His scene shifts are rapid and demanding, his tone rather hectoring. His characters are sketched rather lazily – even Knox, the macabre, amoral body-buyer.
The intense pace of the production - which requires amateur actors to do, rather often, two of the hardest things in the acting canon – be drunk, and laugh uproariously – is taxing. I did want some stillness, fewer screams, less running up and down platforms. I wanted a different venue – not the Arts Theatre, which encloses and limits a large group. I wanted split levels, and unexpected corners. I wanted to be surprised and scared.
The play was adapted and directed by Vivia Leslie, with music by Alasdair Nicolson, who now takes over from Glenys Hughes as the festival’s Artistic Director. The music was fascinating, nervy, a film score or the seeds of an opera. But balance is crucial. It sometimes intruded. Sometimes it fought against the voices. Sometimes the voices worried about it. I think I’d like to have heard each without the other.

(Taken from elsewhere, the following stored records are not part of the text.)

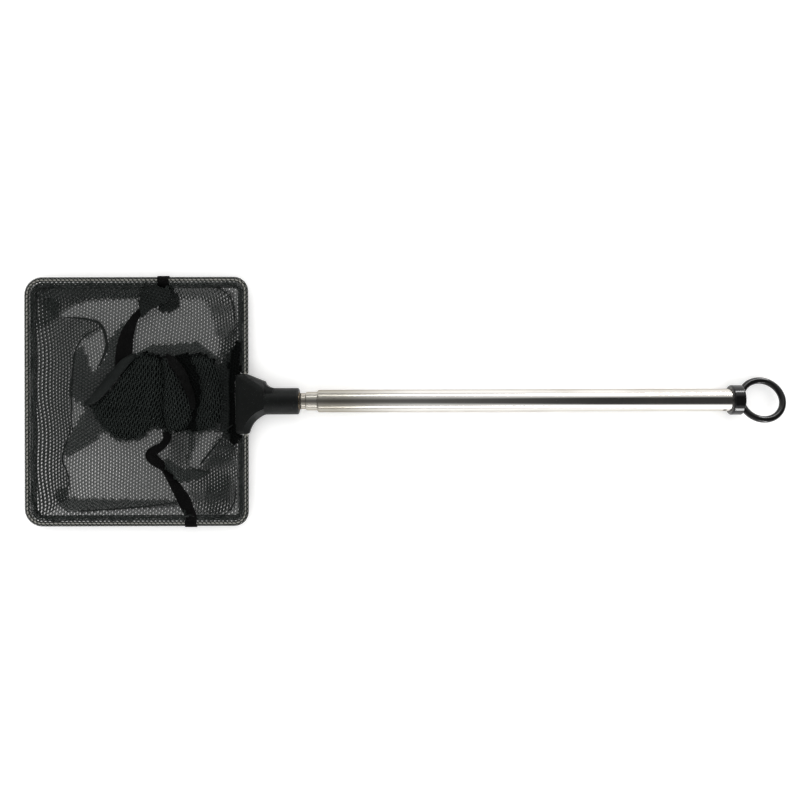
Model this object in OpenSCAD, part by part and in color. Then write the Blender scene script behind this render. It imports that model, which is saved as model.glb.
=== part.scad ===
// Aquarium fish net on a telescopic handle, lying on a table with the handle pushed in.
// X runs along the handle, towards the hanging ring. Z is up and the table is at Z = 0.
// Lengths are in millimetres. Each piece is drawn about the handle's axis, with X = 0 at
// the mouth of the outer tube, and set_down() then moves it to the part's own origin.

/* [Hoop] */
// Length of the hoop along the handle, between wire centres
hoop_l = 131; // [90:1:200]
// Width of the hoop, between wire centres
hoop_w = 146.2; // [110:1:220]
// Radius of the corners on the handle's side, at the wire's centre
near_corner_r = 7; // [5:0.5:15]
// Radius of the corners away from the handle, at the wire's centre
far_corner_r = 9; // [5:0.5:20]
// Diameter of the wire
wire_d = 2.4; // [1.6:0.1:3]
// Distance between the centres of the wire's two ends inside the yoke
leg_gap = 5.6; // [5:0.1:7]
// Radius of the bend from the hoop into each end
leg_bend_r = 3.6; // [3:0.1:6]
// Reach of the wire's ends past the near side of the hoop
leg_reach = 20; // [14:0.5:22]

/* [Net] */
// Outer diameter of the hem round the wire
hem_d = 3.6; // [3.2:0.1:4.8]
// Thickness of the netting that hangs from the hem
net_wall = 1; // [0.8:0.1:2]
// Thickness of the folded netting that lies on the table
net_floor = 1.5; // [1:0.1:3]
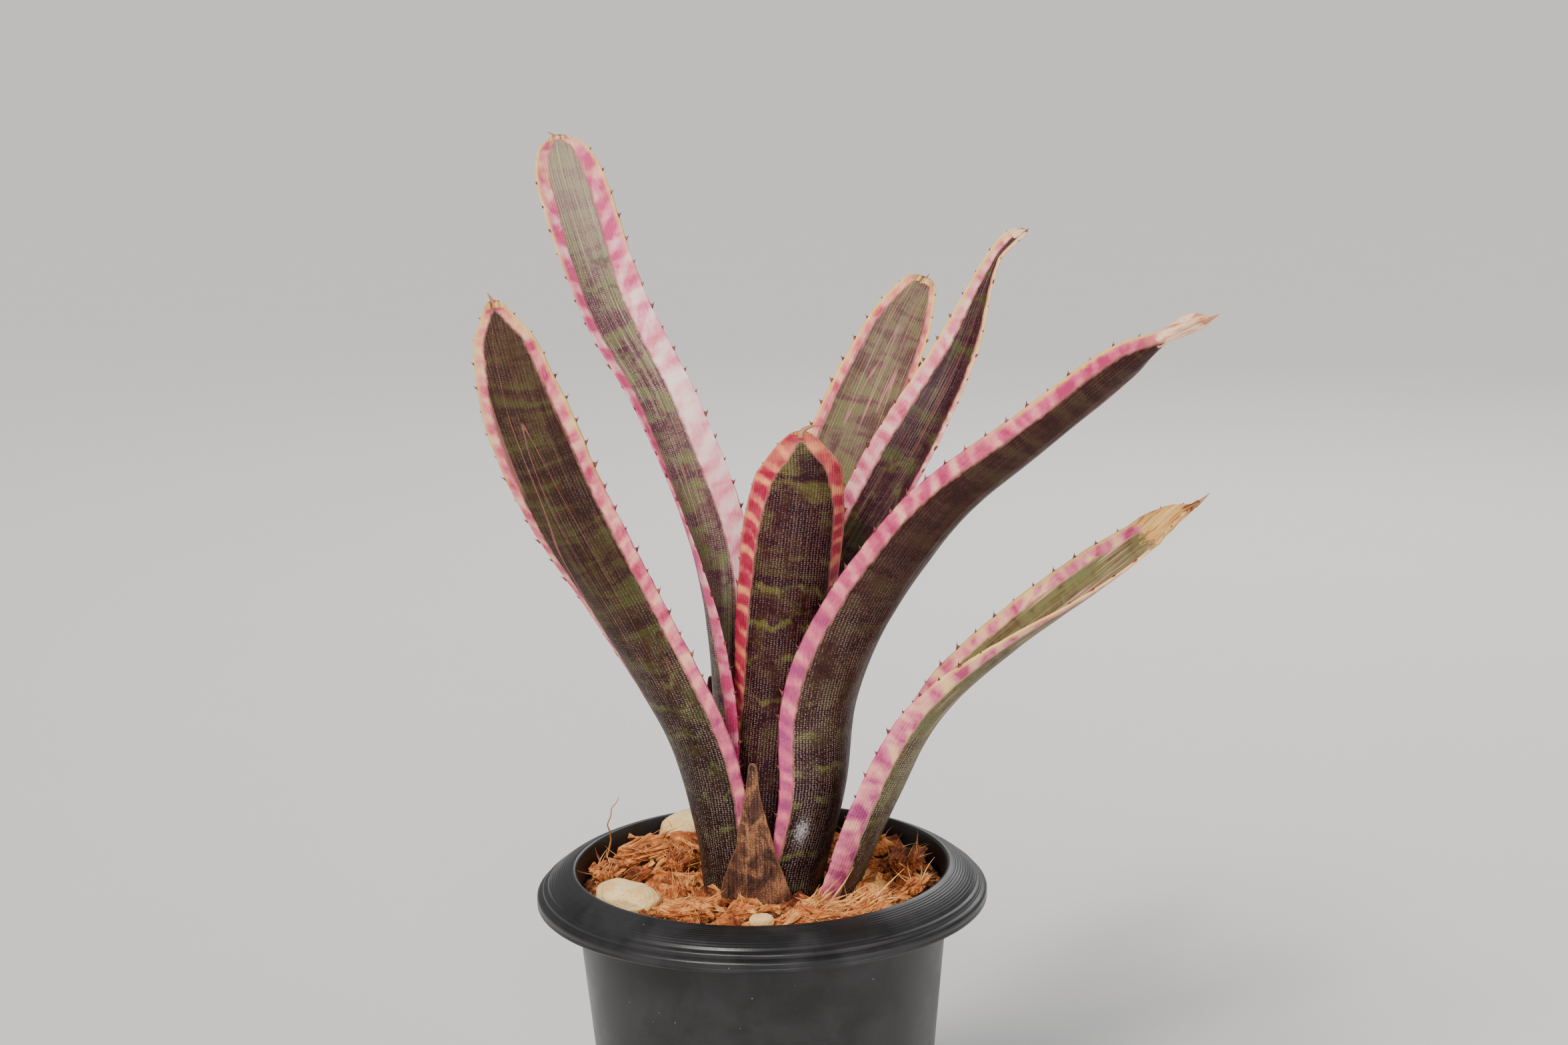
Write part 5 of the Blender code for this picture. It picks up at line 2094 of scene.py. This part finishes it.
LEAVES = (
    Leaf(
        Blade("leaf_back_narrow", 20, (
            sheath(5.2, ROOT, 95), sheath(6.4, 20, 65), (10.3, 0, 45, 6.8, 50, 5),
            (16.5, 0.5, 64, 7.5, 50, 16), (32, -3, 92, 8.5, 45, 35), (48, -2, 118, 5.6, 42, 40),
            (57, -1, 137, 2.5, 80, 40), (61, -1, 141, 2.5, 70, 40), (65, 0, 143, 0.4, 50, 40)),
            low_margin=((0, 1.5), (0.5, 1.6), (0.9, 1.0), (1, 1.0)),
            high_margin=((0, 2.5), (0.45, 3.8), (0.8, 3.2), (1, 2.0)), crinkle=0.25,
            crinkle_length=7.0, seed=11),
        LeafFinish(
            "skin_back_narrow", dark=(0.022, 0.004, 0.008), mid=(0.038, 0.012, 0.014),
            green=(0.038, 0.040, 0.011), deep=(0.55, 0.05, 0.13), pink=(0.84, 0.21, 0.29),
            pale=(0.94, 0.52, 0.48), pale_bias=0.05, stripes=0.10, streaks=0.10, inner_dots=0.25,
            sheen=0.34, bar_pitch=4.0, bar_contrast=0.20, bar_amount=0.25, dry_length=4.0,
            dry=(0.88, 0.62, 0.40), seed=1.0),
        Slot.DARK, 1.0, (0.3, 0, 0.1)),
    Leaf(
        Blade("leaf_centre", -88, (
            sheath(7, ROOT, 75), sheath(8, 15, 74, drift=1), (9, 4.5, 50, 12, 64, 0),
            (10.5, 8, 80, 12.5, 52, 0), (10, 10, 95, 10.5, 48, 0), (9.6, 10, 101, 6.4, 48, 0),
            (9, 10, 105, 0.4, 50, 0)),
            low_margin=((0, 2.0), (0.5, 4.0), (0.85, 4.6), (0.95, 5.4), (0.985, 4.4), (1, 1.6)),
            high_margin=((0, 2.0), (0.5, 3.2), (0.85, 3.7), (0.95, 4.8), (0.985, 4.2), (1, 1.6)),
            groove=0.10, seed=23),
        LeafFinish(
            "skin_centre", dark=(0.024, 0.003, 0.005), mid=(0.041, 0.008, 0.008),
            green=(0.050, 0.028, 0.009), foot=(0.020, 0.005, 0.005), deep=(0.32, 0.009, 0.038),
            pink=(0.46, 0.030, 0.070), pale=(0.78, 0.25, 0.12), cream=(0.90, 0.54, 0.14),
            pale_bias=-0.04, mauve=(0.30, 0.014, 0.050), mauve_share=0.2, bar_pitch=4.2,
            bar_contrast=0.30, blotch_contrast=0.9, outer_dots=0.34, dots_top=0.8, stripes=0.0,
            streaks=0.0, rib_shade=0.12, bar_from=0.40, crown=0.50, bar_to=0.80, bar_amount=0.6,
            bar_colour=(0.14, 0.13, 0.028), dry=(0.60, 0.24, 0.09), dry_length=0.8,
            gold=(0.80, 0.30, 0.14), seed=2.0),
        Slot.DARK, 4.0, (4.6, -0.4, -2.4)),
    Leaf(
        Blade("leaf_back_right", 45, (
            sheath(7, ROOT, 40), sheath(8.2, 15, 38), (13, 1, 45, 6.5, 38, 0),
            (19.5, 2, 66, 7.5, 40, 8), (28, 0, 91, 10, 36, 22), (43, -2, 117, 8.5, 32, 25),
            (51, -3, 129, 4.5, 40, 25), (53, -3, 131, 0.4, 40, 25)),
            low_margin=((0, 1.5), (0.5, 2.0), (1, 1.8)),
            high_margin=((0, 1.5), (0.5, 2.4), (1, 2.0)), seed=37),
        LeafFinish(
            "skin_back_right", dark=(0.080, 0.036, 0.028), mid=(0.125, 0.082, 0.048),
            green=(0.120, 0.112, 0.038), foot=(0.04, 0.018, 0.018), foot_tint_and_shade_share=0.35,
            stripe=(0.55, 0.17, 0.18), stripe_rate=2.6, deep=(0.58, 0.040, 0.11),
            pink=(0.82, 0.16, 0.21), pale=(0.92, 0.46, 0.35), cream=(0.92, 0.66, 0.26),
            streaks=0.12, inner_dots=0.3, seed=3.0),
        Slot.PINK, 1.2, (0.3, 0, 0.4)),
    Leaf(
        Blade("leaf_tall_left", 158, (
            sheath(9.4, ROOT, 95), sheath(10.2, 15, 76, 10, 1.8), (9, 2, 45, 12, 78, 6),
            (12.5, -2, 77, 10.5, 70, -22), (23.5, -6, 105, 8.8, 54, -38),
            (37.5, -9.5, 128, 8.8, 40, -42), (48, -13, 154, 8.4, 32, -45),
            (50.2, -13.8, 161.5, 6.2, 30, -45), (51, -14, 165, 0.4, 30, -45)),
            low_margin=((0, 2.5), (0.3, 4.4), (0.55, 5.8), (0.8, 5.2), (0.95, 4.0), (1, 3.2)),
            high_margin=((0, 2.4), (0.4, 3.2), (0.8, 3.0), (0.93, 3.9), (1, 3.0)), seed=41),
        LeafFinish(
            "skin_tall_left", dark=(0.072, 0.027, 0.036), mid=(0.112, 0.080, 0.052),
            green=(0.105, 0.115, 0.042), foot=(0.050, 0.012, 0.026), foot_tint_and_shade_share=0.36,
            stripe=(0.36, 0.13, 0.10), stripes=0.15, streak=(0.52, 0.42, 0.31), streaks=0.30,
            wash=0.32, far_deep=0.30, dots_top=1.0, rib_shade=0.03, deep=(0.62, 0.065, 0.19),
            pink=(0.86, 0.25, 0.34), pale=(0.95, 0.60, 0.58), cream=(0.96, 0.78, 0.68),
            mauve=(0.42, 0.018, 0.090), mauve_share=0.20, pale_bias=0.14, top_deep=0.26,
            bar_pitch=7.0, blotch_contrast=1.0, inner_dots=0.55, bar_from=0.3, bar_to=0.9,
            bar_colour=(0.07, 0.030, 0.042), bar_amount=0.7, inner_gain=1.35, gold_from=0.84,
            dry_length=1.2, seed=4.0),
        Slot.PINK, 1.8, (-2.0, 0, -0.7)),
    Leaf(
        Blade("leaf_long_right", -28, (
            sheath(12.2, ROOT, 64), (14, 0, 5, 14, 66, 0), (19.5, 0, 25, 15.5, 74, 0),
            (22, -0.5, 45, 16, 78, -8), (31, -2.5, 66, 13.2, 68, -20), (48, -4, 89, 10.5, 60, -30),
            (68, -4, 106.5, 8, 58, -36), (86, -3, 122, 6, 62, -45), (95, -3, 129, 2.5, 100, -50),
            (101, -2, 132, 3, 70, -50), (105, -2, 134, 0.4, 60, -50)),
            low_margin=((0, 1.5), (0.12, 2.5), (0.3, 3.6), (0.8, 3.4), (1, 2.0)),
            high_margin=((0, 1.2), (0.3, 1.8), (0.8, 1.8), (1, 1.5)), crinkle=0.35,
            crinkle_length=10.0, rows=280, columns=48, seed=53),
        LeafFinish(
            "skin_long_right", dark=(0.028, 0.007, 0.006), mid=(0.044, 0.015, 0.010),
            green=(0.048, 0.026, 0.012), foot=(0.014, 0.005, 0.005), foot_tint_and_shade_share=0.30,
            deep=(0.44, 0.035, 0.12), pink=(0.66, 0.115, 0.20), pale=(0.88, 0.38, 0.32),
            cream=(0.92, 0.62, 0.32), mauve=(0.34, 0.052, 0.16), mauve_share=0.30, bar_pitch=5.2,
            bar_contrast=0.24, blotch_contrast=0.85, pale_bias=-0.03, top_deep=0.16, stripes=0.0,
            streaks=0.0, outer_dots=0.46, dots_top=0.10, bar_to=0.35, bar_amount=0.45,
            dry_length=11.0, dry=(0.90, 0.62, 0.42), dry_dark=(0.56, 0.22, 0.11), crust=0.5,
            crust_at=(-9.0, 26.0), seed=5.0),
        Slot.DARK, 1.6, (0.8, 0, 0.6)),
    Leaf(
        Blade("leaf_front_left", 222, (
            sheath(12.2, ROOT, 38), (14, 0, 10, 10, 45, 0), (19, -0.5, 35, 10, 46, 10),
            (32.5, -4, 65, 9.5, 40, 28), (46, -6, 90, 10, 30, 38), (56, -6, 112, 9.5, 26, 42),
            (62, -5, 129, 6.8, 30, 45), (63.8, -4.4, 134.5, 4, 30, 45), (65, -4, 139, 0.4, 30, 45)),
            low_margin=((0, 1.0), (0.4, 2.2), (0.9, 2.8), (1, 2.0)),
            high_margin=((0, 2.2), (0.4, 2.8), (0.9, 2.8), (1, 2.0)), seed=61),
        LeafFinish(
            "skin_front_left", dark=(0.030, 0.010, 0.007), mid=(0.052, 0.024, 0.011),
            green=(0.056, 0.050, 0.013), foot=(0.015, 0.005, 0.004), foot_tint_and_shade_share=0.50,
            stripe=(0.50, 0.17, 0.16), stripes=0.42, stripe_rate=1.5, streak=(0.24, 0.12, 0.08),
            streaks=0.10, rib_shade=0.04, wash=0.10, dry_length=1.6, deep=(0.50, 0.035, 0.11),
            pink=(0.80, 0.18, 0.23), pale=(0.92, 0.50, 0.34), cream=(0.92, 0.66, 0.22),
            mauve=(0.36, 0.045, 0.15), mauve_share=0.30, bar_contrast=0.20, bar_pitch=5.2,
            bar_from=0.10, bar_to=0.45, bar_amount=0.45, outer_dots=0.42, dots_top=0.3, seed=6.0),
        Slot.GREEN, 2.0, (-1.0, 0, 0.2)),
    Leaf(
        Blade("leaf_low_right", -20, (
            (17, -0.5, ROOT, 9, 50, 0), (23, -1, 4, 11.5, 56, 0), (31.8, -2, 24, 12.3, 66, 0),
            (42, 0, 43, 12, 76, 5), (57.5, 3, 59, 10.8, 62, 15), (75, 7.5, 73.5, 9.5, 42, 25),
            (86, 12, 82.5, 7, 38, 28), (90, 13.4, 86, 4.4, 55, 30), (93, 14.3, 88.3, 1.7, 80, 30),
            (95, 15, 90, 0.4, 40, 30)),
            low_margin=((0, 3.5), (0.15, 5.2), (0.45, 4.2), (0.7, 1.8), (1, 1.2)),
            high_margin=((0, 2.0), (0.5, 3.0), (0.9, 3.7), (1, 2.6)), crinkle=0.5,
            crinkle_length=17.0, seed=71),
        LeafFinish(
            "skin_low_right", dark=(0.075, 0.040, 0.022), mid=(0.125, 0.110, 0.042),
            green=(0.105, 0.140, 0.042), foot=(0.030, 0.014, 0.010), foot_tint_and_shade_share=0.40,
            stripe=(0.62, 0.32, 0.22), stripes=0.4, streak=(0.62, 0.30, 0.24), streaks=0.85,
            streak_pitch=2.0, bar_amount=0.1, mottle=0.35, deep=(0.48, 0.055, 0.15),
            pink=(0.76, 0.19, 0.27), pale=(0.93, 0.50, 0.30), cream=(0.95, 0.67, 0.22),
            mauve=(0.33, 0.042, 0.16), mauve_share=0.22, bar_pitch=6.4, bar_contrast=0.26,
            blotch_contrast=1.35, pale_bias=0.02, gold_from=0.5, inner_gain=1.35, inner_dots=0.2,
            outer_dots=0.6, dry_length=14.0, dry=(0.72, 0.37, 0.12), dry_dark=(0.16, 0.050, 0.018),
            seed=7.0),
        Slot.GREEN, 2.0, (0.8, 0, 0.8)),
)

PAPER = {"thickness": 0.6, "rows": 120, "wave": 0.35, "crinkle": 0.22, "crinkle_length": 60.0}

BRACTS = (
    Blade("dry_bract_front", -95, (
        (15, 0, ROOT, 9, 32, 0), (17, 0, 4, 8, 28, 0), (17.2, 0, 13, 4.9, 26, 0),
        (17.2, 0, 23, 2.6, 26, 0), (17, 0, 34, 0.4, 26, 0)), seed=83, **PAPER),
    Blade("dry_bract_rear", 135, (
        (13, 0, ROOT, 8, 38, 0), (14, 0, 20, 5.5, 38, 0), (15, 0, 34, 3, 40, 0),
        (15, 0, 46, 0.4, 40, 0)), seed=97, **PAPER),
)

CHIPS = (
    Chip(1, 14, 10, 5, 20, 10, 0.62), Chip(2, 8, 8, 4, 75, -5, 0.66),
    Chip(3, 10, 6, 5, 60, 5, 0.25), Chip(4, 8, 5, 4, 100, 4, 0.50),
    Chip(5, 15, 10, 4, -25, 3, 0.72), Chip(6, 8, 5, 3, 10, 3, 0.45),
    Chip(7, 12, 8, 6, 75, 4, 0.28), Chip(8, 12, 10, 5, 120, -5, 0.60),
    Chip(9, 8, 5, 4, 70, 4, 0.58), Chip(10, 12, 9, 4, 60, 4, 0.66),
    Chip(11, 13, 8, 4, 15, -4, 0.62), Chip(12, 15, 9, 4, 150, 4, 0.4),
    Chip(13, 13, 9, 4, -13, -4, 0.55), Chip(14, 7, 5, 3.5, 25, 3, 0.70),
)

PEBBLES = (
    Pebble("pebble_front_left", 15.5, 10.5, 6.5, -28, -4, 1.0, 5),
    Pebble("pebble_back_left", 13.5, 11, 8, 40, 8, 1.0, 9),
    Pebble("pebble_front_small", 5.5, 4, 3, 5, 0, -1.0, 14),
)


def main() -> None:
    """Build the studio, the pot, the husk and the plant."""
    logging.basicConfig(level=logging.INFO, format="%(name)s: %(message)s")
    Studio().build()
    pot = Pot()
    pot.build()
    bed = Bed(pot)
    bed.build()
    HuskLitter(bed, CHIPS).build()
    stone = PebbleFinish().material()
    for pebble in PEBBLES:
        pebble.build(stone)
    Plant(bed.level).build()


if __name__ == "__main__":
    main()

But this production made me think a lot. I respected it. I took exception to some of it, and found some of the interpretation too hammy, too busy, too over-emphasised, too rushed and fervent. But in the time, and the budget, and all the nightmares of evening and weekend work, holidays, rehearsals squeezed in betwixt and between, asking favours, depending on angels behind the scenes – well done, for the work, the colour, the energy.
I thought, in the end, you’re all very good – but be braver when you get to the staging! Question the texts you choose for modern relevance – then you’ll get the chill factor in spades. This was a play about moral expediency. It could have been a very political play – or an intense personal drama. A poor man is killing for gain! Another man is paying him, whilst also instructing the youth of the country in morality! Parallels do spring to mind.
The old community arts adage is a good one; the process is as important as the product. Have the composer, musicians, actors, movement folk all there from the start, adding bits, removing bits, so everybody owns the meaning of what they’re producing. Then you’ll get spectacle – which we certainly saw here – but it will have real depth too.